Küreye dönüştürülmüş Tandır...
 
Bağ leğenlerindeki şıra, küre başındaki pekmez kaynatmayı iyi bilen bir kadına teslim edilir, kadın da ‘saplı’ denen uzun saplı tasla karıştıra karıştıra kaynatır, orada bir de bu tasla havalandırmak için savururdu.
 

Pekmezin saplılarla savrularak kaynatılması...
 
Kaynayan şıra, pekmez kıvamına gelince küreden indirilir, soğumaya bırakılırdı. Yapılan bu pekmeze ‘bal başı’ denirdi. Yapılan bu işlemlerin hepsi kara pekmez içindir...
Şınavattaki çiğnenen üzümlerin üzerine iki kova su konarak sabaha kadar bekletilir; sonra ikinci kez çiğnenerek sulu şıra elde edilir; elde edilen sulu şıraya hiçbir şey katılmadan kaynatılarak pekmez yapılır; bu pekmeze yöremizde “sulu pekmez” veya “cıvık pekmez” denirdi.
 

Ocak üzerinde savurarak şıra kestiren kadınlar...
 
Şınavatta kalan ve iyice şırası alınan bu posaya “cibre” denir.

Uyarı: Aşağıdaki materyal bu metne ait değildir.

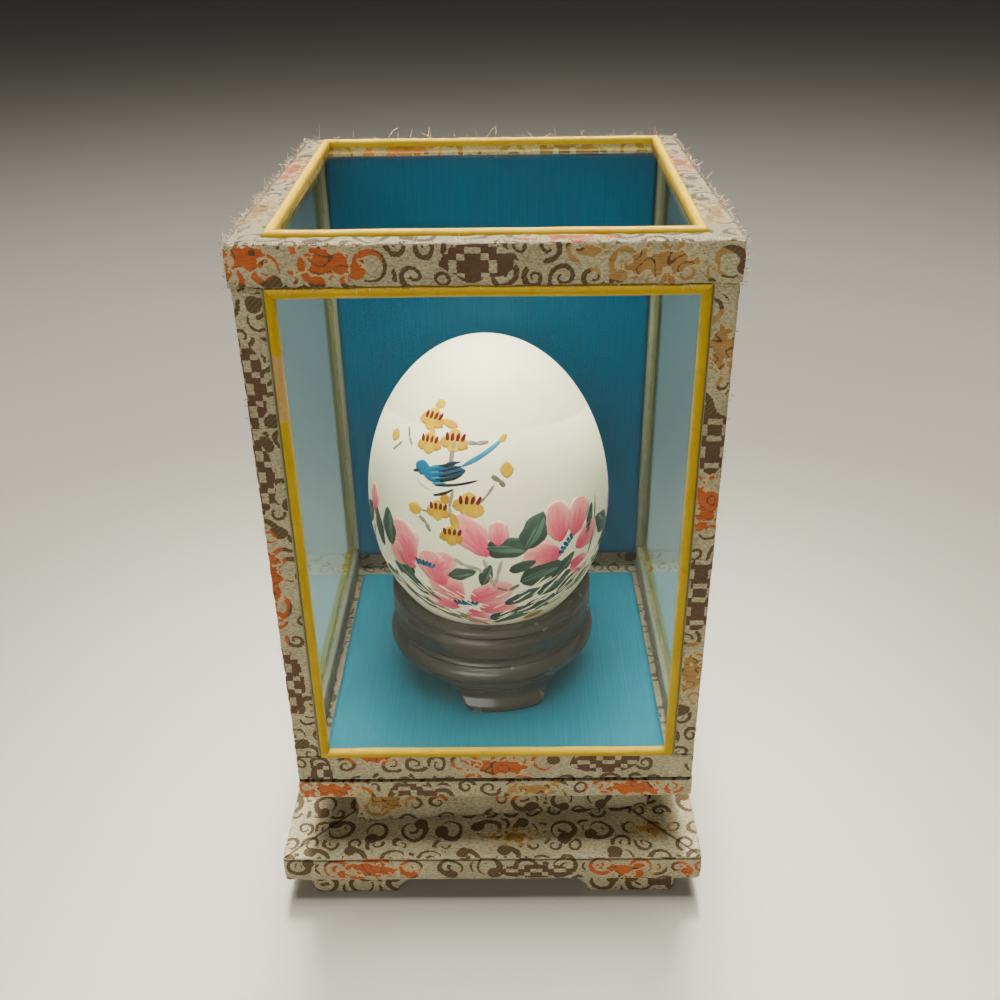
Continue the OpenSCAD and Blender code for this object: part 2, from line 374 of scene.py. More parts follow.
def brocade_material():
    """Satin ground with clouds, curls, rings, lozenge frets and flowers woven in.

    The cloth attribute holds the place on the cloth and the distance from a seam, in millimetres.
    The figure attribute says where rust flowers, golden flowers and frets lie, and its alpha
    holds a code: 0 for the bare pattern, one for plain cloth, and two that paint shade, one over the pattern
    and one over plain cloth.
    """
    s = Shader("brocade")
    cloth = s.node("Attribute", attribute_name="cloth").outputs["Vector"]
    figure = s.node("Attribute", attribute_name="figure")
    rust_at, gold_at, fret_at = s.split(figure.outputs["Vector"])
    plain_at = Value(s, figure.outputs["Alpha"])
    u_straight, v_straight, seam = s.split(cloth)
    flat = s.vector(u_straight, v_straight)
    drift = s.node("TexNoise", {"Vector": flat, "Scale": 1 / 5.5, "Detail": 0.0}).outputs["Color"]
    drift_u, drift_v = s.split(drift)[:2]
    fray = s.node("TexNoise", {"Vector": flat, "Scale": 1 / 0.35, "Detail": 1.0}).outputs["Color"]
    fray_u, fray_v = s.split(fray)[:2]
    u = u_straight + (drift_u - 0.5) * 1.5 + (fray_u - 0.5) * 0.5
    v = v_straight + (drift_v - 0.5) * 1.5 + (fray_v - 0.5) * 0.35

    # Clouds: a round head with a long tapering tail
    bend = 2.0
    radius, angle, kind, size = lattice(s, u, v, 7.0, 3.0)
    cloudy = s.below(kind, 0.78)
    tail = s.both(s.below(s.math("ABSOLUTE", radius - bend), 0.64 - angle * 0.6), s.below(angle, 0.86))
    head_squared = radius * radius + bend * bend - radius * s.math("COSINE", angle * 2 * math.pi) * (2 * bend)
    head = s.below(head_squared, 1.3 + size * 0.4)
    cloud = s.both(s.either(tail, head), cloudy)
    clear = s.either(s.above(s.math("ABSOLUTE", radius - bend), 1.15), s.above(kind, 0.78))

    # Curls and rings between the clouds
    radius, angle, kind, size = lattice(s, u, v, 4.1, 7.0)
    arm = 0.95 + size * 0.35
    spot = radius / arm - angle
    loop = s.math("ROUND", spot)
    turns = loop + angle
    swell = s.ramp(turns, 0.4, 1.4) * 0.2 + 0.18
    curl = s.both(s.below(s.math("ABSOLUTE", spot - loop) * arm, swell), within(s, turns, 0.95, 0.62))
    ring = within(s, radius, 1.0, 0.26)
    small = s.either(s.both(curl, s.below(kind, 0.62)), s.both(ring, within(s, kind, 0.72, 0.1)))
    lines = s.either(cloud, s.both(small, clear))

    # A lozenge fret with stepped sides
    fret_x = s.math("SNAP", s.math("PINGPONG", u_straight + (fray_u - 0.5) * 0.4, 4.4), 1.1)
    fret_y = s.math("SNAP", s.math("PINGPONG", v_straight + (fray_v - 0.5) * 0.3, 3.6), 0.9)
    fret = s.below(s.math("FRACT", (fret_x * 0.82 + fret_y) / 2.7 + 0.1), 0.6)

    # Where each kind of figure lies. A flower has a stitched heart with a rim, and scrolls round it.
    ragged = (s.noise(flat, 1.7, 3.0) - 0.5) * 1.6
    rust_place = rust_at + ragged
    gold_place = gold_at + ragged
    rust = s.above(rust_at, 0.35)
    gold = s.above(gold_at, 0.35)
    rust_heart = s.above(rust_place, 0.95)
    gold_heart = s.above(gold_place, 0.95)
    rim = s.either(within(s, rust_place, 0.88, 0.07), within(s, gold_place, 0.88, 0.07))
    fretted = s.above(fret_at + ragged * 0.2, 0.5)
    plain = s.above(plain_at, 0.7)
    # Faces that take painted shade
    dim = s.either(within(s, plain_at, 0.5, 0.15), s.above(plain_at, 1.2))

    # Folds between the petals of a heart
    swirl = s.noise(s.vector(u * 1.0, v * 1.25), 3.2, 0.0)
    fold = within(s, s.math("FRACT", swirl * 4.0), 0.5, 0.07)

    # Threads of the ground and of the figures
    twill = s.wave(u_straight + v_straight * 0.8, 0.62) * 0.5 + 0.5
    hatch = s.wave(u_straight - v_straight, 0.85) * 0.5 + 0.5
    stitch = s.noise(s.vector(u_straight * 0.25, v_straight * 2.4), 0.5, 2.0)
    slub = s.noise(s.vector(u_straight * 2.6, v_straight * 0.3), 0.6, 2.0)
    mottle = s.noise(flat, 6.0, 3.0)
    grain = s.noise(flat, 0.45, 3.0, 0.7)

    ground = s.mix(mottle, (0.285, 0.245, 0.14, 1), (0.459, 0.403, 0.254, 1))
    # Painted satin glints: lighter streaks in the ground colour, partly thread texture; they also raise the
    # bump
    painted_glint = s.ramp(s.noise(s.vector(u_straight * 0.9, v_straight * 2.2), 0.7, 2.0), 0.36, 0.64)
    tuft = s.ramp(grain, 0.36, 0.62)
    ground = s.shade(ground, 0.42 + twill * 0.12 + slub * 0.3 + painted_glint * 0.42 + tuft * 0.32)
    brown = s.mix(hatch * 0.45 + grain * 0.6, (0.0465, 0.0279, 0.0124, 1), (0.161, 0.108, 0.0558, 1))
    dark = s.mix(stitch * 0.6 + grain * 0.5, (0.0465, 0.0211, 0.0124, 1), (0.155, 0.0899, 0.0527, 1))
    rust_fill = s.mix(s.noise(flat, 3.0, 2.0), (0.38, 0.066, 0.011, 1), (0.46, 0.135, 0.035, 1))
    rust_fill = s.shade(rust_fill, 0.25 + stitch * 1.0 + grain * 0.5)
    gold_fill = s.mix(s.noise(flat, 3.0, 2.0), (0.223, 0.105, 0.0279, 1), (0.434, 0.273, 0.0868, 1))
    gold_fill = s.shade(gold_fill, 0.25 + stitch * 1.0 + grain * 0.5)
    cream = s.shade((0.521, 0.422, 0.223, 1), 0.6 + stitch * 0.6)

    thread = s.mix(gold, s.mix(rust, brown, rust_fill), gold_fill)
    colour = s.mix(lines, ground, thread)
    colour = s.mix(fretted, colour, s.mix(fret, ground, dark))
    colour = s.mix(rim, colour, cream)
    colour = s.mix(gold_heart, colour, s.mix(fold, gold_fill, dark))
    colour = s.mix(rust_heart, colour, s.mix(fold, rust_fill, dark))
    colour = s.mix(plain, colour, s.shade((0.26, 0.27, 0.18, 1), 0.7 + slub * 0.5))
    colour = s.shade(colour, 0.78 + s.noise(flat, 14.0, 3.0) * 0.42)
    # Painted shade: the cloth is made darker where the figure alpha holds a darkened code
    colour = s.shade(colour, 1.0 - dim * 0.6)
    seam_dark = s.ramp(s.math("ABSOLUTE", seam), 0.03, 0.4) * 0.8 + 0.2
    colour = s.shade(colour, seam_dark)

    hearts = s.either(s.either(gold_heart, rust_heart), rim)
    raised = s.either(s.either(lines, s.both(fretted, fret)), hearts)
    height = raised * 0.5 + painted_glint * 0.3 + slub * 0.2 + grain * 0.45 + seam_dark * 0.8
    rough = 0.5 + raised * 0.16 + grain * 0.12
    s.surface(colour, rough, s.bump(height, 0.17, 0.8), Sheen_Weight=0.03, Sheen_Roughness=0.4,
              Specular_IOR_Level=0.18)
    return s.material


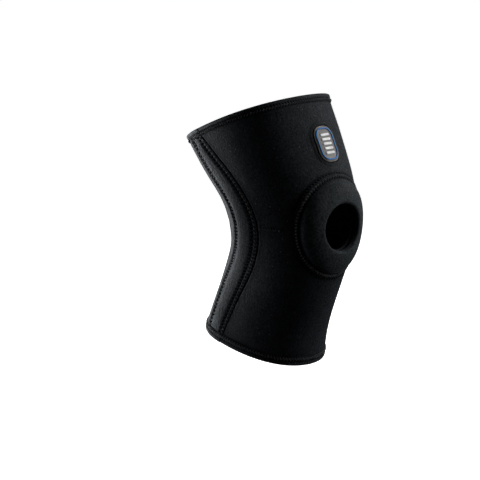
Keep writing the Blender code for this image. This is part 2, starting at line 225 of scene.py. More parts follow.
def unit(vectors):
    """Vectors over their own lengths."""
    return vectors / np.linalg.norm(vectors, axis=-1, keepdims=True)


def outward(along, angle):
    """Unit direction in which a lift moves a point of the wall."""
    return unit(place(along, angle, WALL + MM) - place(along, angle, WALL))


def mean_radius(along):
    """Radius that turns a girth distance from the front line into an angle."""
    half_width, front, _back = girth_at(along)
    return (half_width + front) / 2.0 + WALL


def lengths_along(points):
    """Length walked along a line of points, at each of them."""
    return np.concatenate([[0.0], np.cumsum(np.linalg.norm(np.diff(points, axis=0), axis=1))])


# Length up the outer front line from the axis's lower end, at each axis station
FRONT_LENGTH = lengths_along(place(AXIS_ALONG, 0.0, WALL))


def length_up(along):
    """Length up the outer front line to an axis distance."""
    return np.interp(along, AXIS_ALONG, FRONT_LENGTH)


def on_front(up, aside, centre):
    """Axis distance and angle of a point given by lengths up and aside from a centre station."""
    along = np.interp(length_up(centre) + np.asarray(up, float), FRONT_LENGTH, AXIS_ALONG)
    return along, aside / mean_radius(along)


def hem_station(angle, at_top, down):
    """Axis distance of a hem's rim, or of a line a given length down the sleeve from it."""
    rim = THIGH_LENGTH if at_top else CALF_HEM_RISE * np.cos(angle) - CALF_LENGTH
    return rim - down if at_top else rim + down


def panel_station(share, angle):
    """Axis distance at a share of a panel's height, from raw edge to raw edge."""
    low = hem_station(angle, False, TAPE + GAP)
    high = hem_station(angle, True, TAPE + GAP)
    return low + share * (high - low)


def seam_distance(share, seam):
    """Girth distance of a channel's seam from the front line at a share of the panel's height."""
    along = share * SLEEVE_LENGTH - CALF_LENGTH
    knee = CHANNEL_FRONT_SEAM if seam == "front_seam" else CHANNEL_BACK_SEAM
    return knee * natural_spline([row.along for row in SEAMS], [getattr(row, seam) for row in SEAMS],
                                 half_share(along))


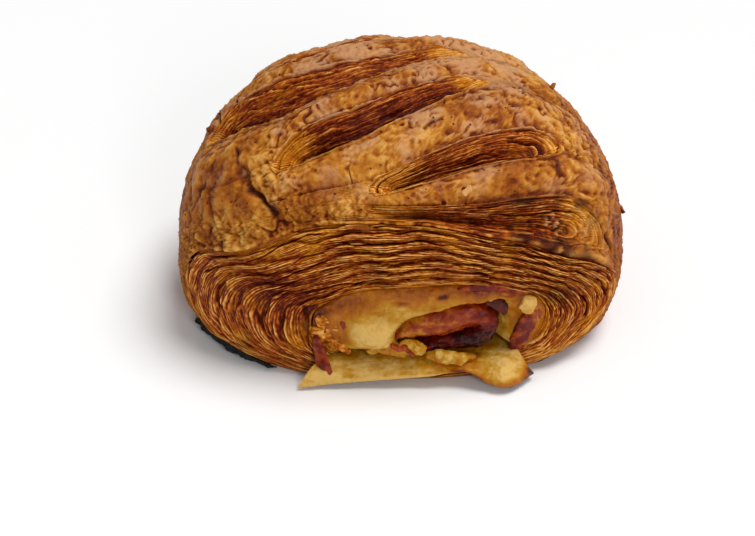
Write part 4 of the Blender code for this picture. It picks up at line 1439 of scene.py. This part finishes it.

Eskiden insanlarımız çok tutumlu olur, her şey ideğerlendirirdi. En son kalan cibreler kurutulur, hayvan yemi olarak veya yakacak olarak da kullanılırdı.
*
Pekmez yapımındaki ‘küre başı’ çok neşeli olur. Yakın komşu ve akrabalar davet edilir. Tavuk, kaz, hindi, kuzu kesilerek, ocaklardan ‘kor’ ateşte germeç ve külbastı yapılarak gelenlere ikram edilir. Küre başı kesinlikle etsiz olmaz. Küre başında mutlaka et bulunacaktı.